The cantankerous, misguided Miller sued the Group and shut down the performances. You can read more about the piece here, or visit TWG’s website here.
Matt Marks says
I think the Sandow’s piece is simply showing that the burden of the sale always lies with the seller. We artists tend to believe that the public should support our work, if not out of interest, then from some moral obligation. This is why so much of our financial support resembles that of a tithe, and also why a concert hall, with it’s rows of blue hairs and echoing coughs, often resembles a church. Some answers or ideas would have been nice in the article, and justifying the Wall Street bonuses while calling a 25 million dollar gift to the Met an “overflowing cornucopia” is ridiculous and ideologically bent. But it’s also silly to think that the general public should inherently value our services over that of, say, Detroit.
James Holt says
Molly – just wanted to thank you for curating this discussion. I hope you can find some other books for so many interesting guests to comment on. Brilliant idea.

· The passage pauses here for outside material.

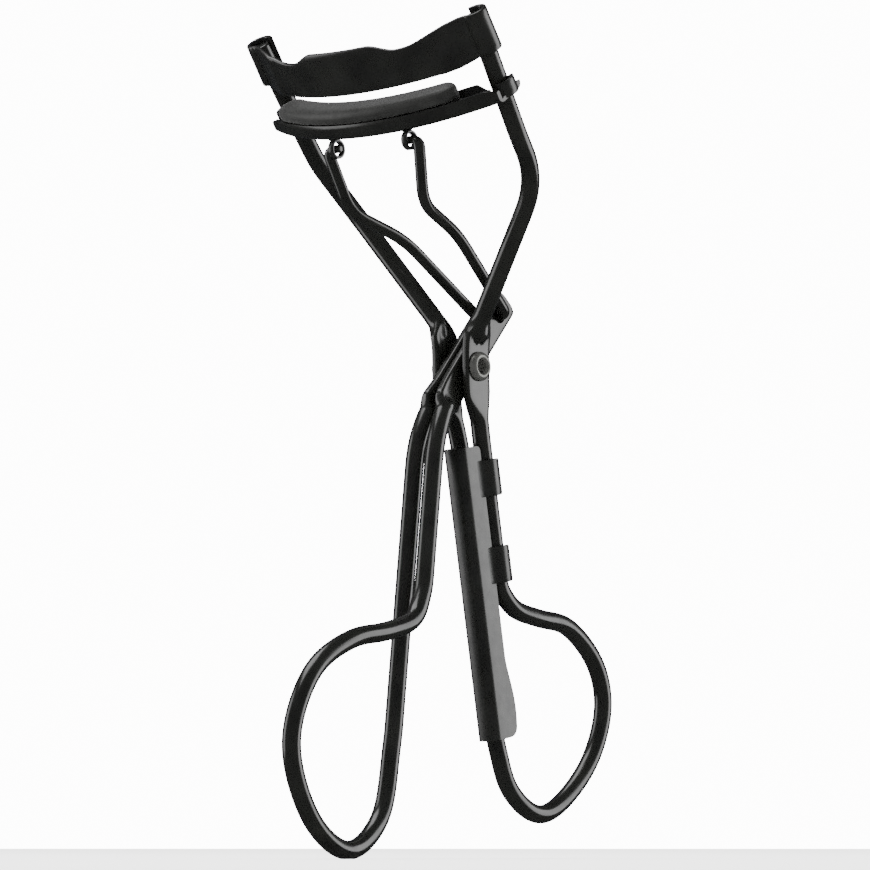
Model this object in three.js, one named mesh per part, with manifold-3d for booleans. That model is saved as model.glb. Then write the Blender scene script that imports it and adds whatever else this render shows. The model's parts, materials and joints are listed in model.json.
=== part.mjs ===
// Eyelash curler: a bent-wire frame with its own finger loop, a second wire handle that swings on one
// rivet, and a push fork that slides the padded lower jaw up the frame against the curved upper plate.
// Millimetres, +Z along the tool, +X across the jaws, -Y towards the bulge of the jaws. Every shape is
// laid out about the pivot, and the last group moves the whole curler so that it stands on Z = 0.
import * as THREE from 'three';
import { mergeVertices } from 'three/addons/utils/BufferGeometryUtils.js';
import Module from 'manifold-3d';

// Stock sizes
const WIRE_R = 1.1;
const FORK_R = 0.75;
const GAP = 0.3;
const WIRE_SIDES = 10;
const FORK_SIDES = 8;

// The upper frame: the jaws slide along a line that leans forward from the tool's axis
const JAW_LEAN = THREE.MathUtils.degToRad(35);
const GUIDE = { x: 16.8, y: -12.3, z: 31.8 };
const WIRE_SPREAD = 0.06;
const WIRE_TOP = 10.4;
const EASE = { along: -6.6, bend: 1.6 };
const KINK = { x: 15.5, y: -4.0, z: 22.0, bend: 4.6 };

// The flattened pivot plates of both wires, half thickness either side of their middle planes
const FRAME_PLATE = { x: 2.45, thick: 1.0, half: 2.25, top: 5.0, bottom: -5.6 };
const ARM_PLATE = { x: 0.75, thick: 1.1, half: 2.0, top: 12.0, bottom: -7.6 };
const PLATE_TAPER = 2.2;
const ARM_LEAN = THREE.MathUtils.degToRad(41);
const FORK_HOLE = { along: 9.4, radius: FORK_R + GAP };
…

Molly says: Thanks! If you see books out there you think we should read, please drop me a line.
mike_m says
That is an interesting hypothesis. I am taking a “music and media” class and we were actually discussing this the other day, and how by making remixing illegal, the music industry has limited creativity (they use the word “they choke creativity). If you get more people who are not known experts to make art, then we can have more appreciation for the industry.
patrik says
This is a tough question…but I think I have to answer it in the negative. Before someone can remix a set of artworks into something new, they have to have an existing relationship and knowledge of those artworks. Once they have it, then it’s possible to remix them into something that’s potentially richer. Since it’s the original that dictates the experience that leads to remixing, therefore, I don’t think it’s possible that wider access to remixing on its own will lead to greater appreciation. It’s a little like getting the cart before the horse. Before I can get the joke of guys dancing to “Single Lady,” I have to have seen Beyonce & gal pals dancing to “Single Lady.”